Assistant Attorney General

Open Records Division

KH/em

Ref: ID# 408578

Enc. Submitted documents

c: Requestor

(w/o enclosures)

Mr. John Crigler

Garvey Schubert Barer

1000 Potomac Street Northwest, Fifth Floor

Washington, D.C. 20007-3501

(w/o enclosures)

Mr. Richard A. Zansitis

Vice President and General Counsel

Rice University

MS 94

P.O. Box 1892

Houston, Texas 77251-1892

(w/o enclosures)


Footnotes

1. Section 552.117 of the Government Code excepts from disclosure the home addresses and telephone numbers, social security numbers, and family member information of current or former officials or employees of a governmental body. Section 552.024 of the Government Code authorizes a governmental body to withhold information subject to section 552.117 without requesting a decision from this office if the employee or official or former employee or official chooses not to allow public access to the information. See Gov't Code §§ 552.117, .024(c).

2. Although you also raised section 552.101, you have not submitted to this office written comments stating the reasons why this section would allow the information to be withheld. Thus, the system has not demonstrated that any of the submitted information is confidential for purposes of section 552.101. See Gov't Code §§ 552.301, .302. In addition, although you raise section 552.022 of the Government Code, we note that section 552.022 is not an exception to disclosure. Rather, section 552.022 enumerates categories of information that are not excepted from disclosure unless they are expressly confidential under other law. See id. § 552.022.

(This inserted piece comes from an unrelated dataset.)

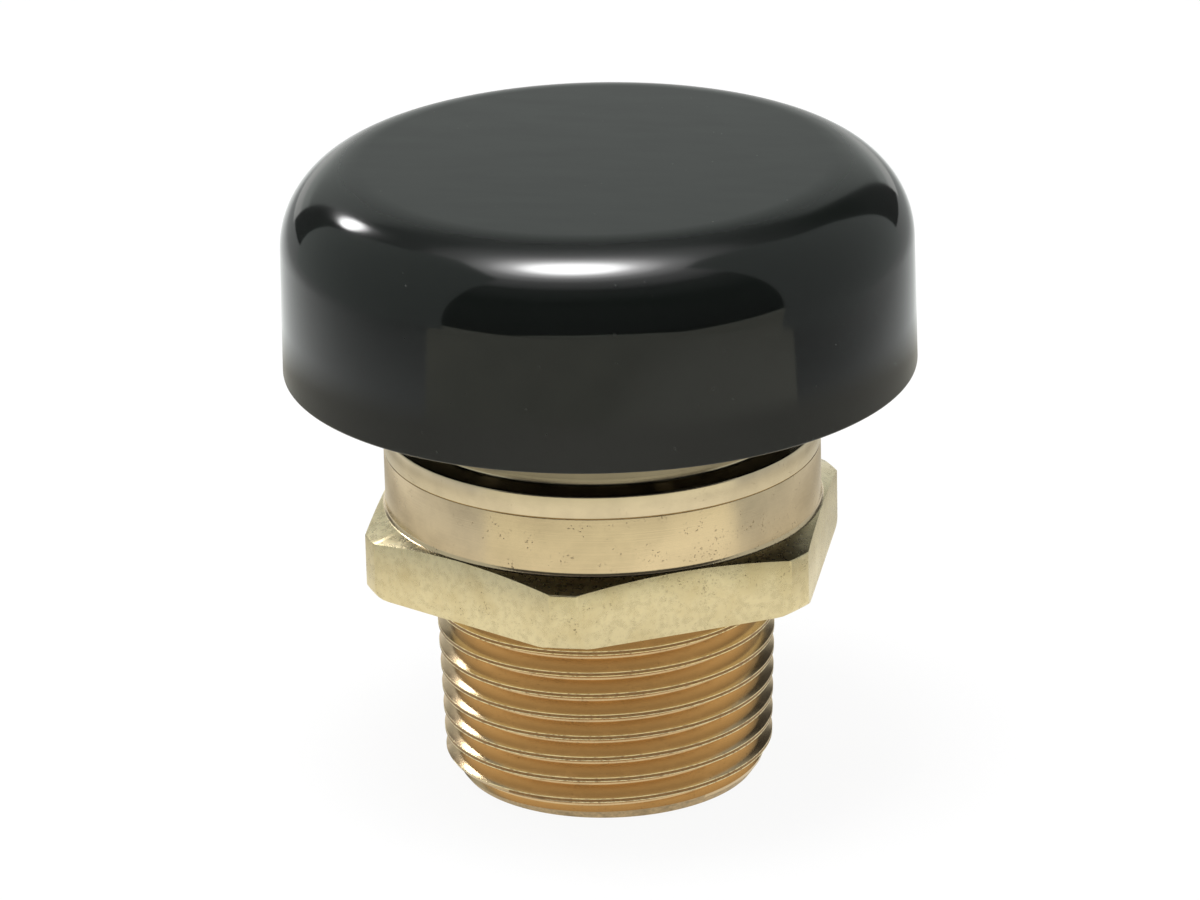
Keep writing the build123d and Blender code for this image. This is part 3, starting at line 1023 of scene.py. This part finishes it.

3. We assume that the "representative sample" of records submitted to this office is truly representative of the requested records as a whole. See Open Records Decision Nos. 499 (1988), 497 (1988). This open records letter does not reach, and therefore does not authorize the withholding of, any other requested records to the extent that those records contain substantially different types of information than that submitted to this office.

4. In addition, this office has concluded litigation was reasonably anticipated when the potential opposing party took the following objective steps toward litigation: filed a complaint with the Equal Employment Opportunity Commission, see Open Records Decision No. 336 (1982); hired an attorney who made a demand for disputed payments and threatened to sue if the payments were not made promptly, see Open Records Decision No. 346 (1982); and threatened to sue on several occasions and hired an attorney, see Open Records Decision No. 288 (1981).

5. As our ruling is dispositive, we need not address the remaining arguments against disclosure.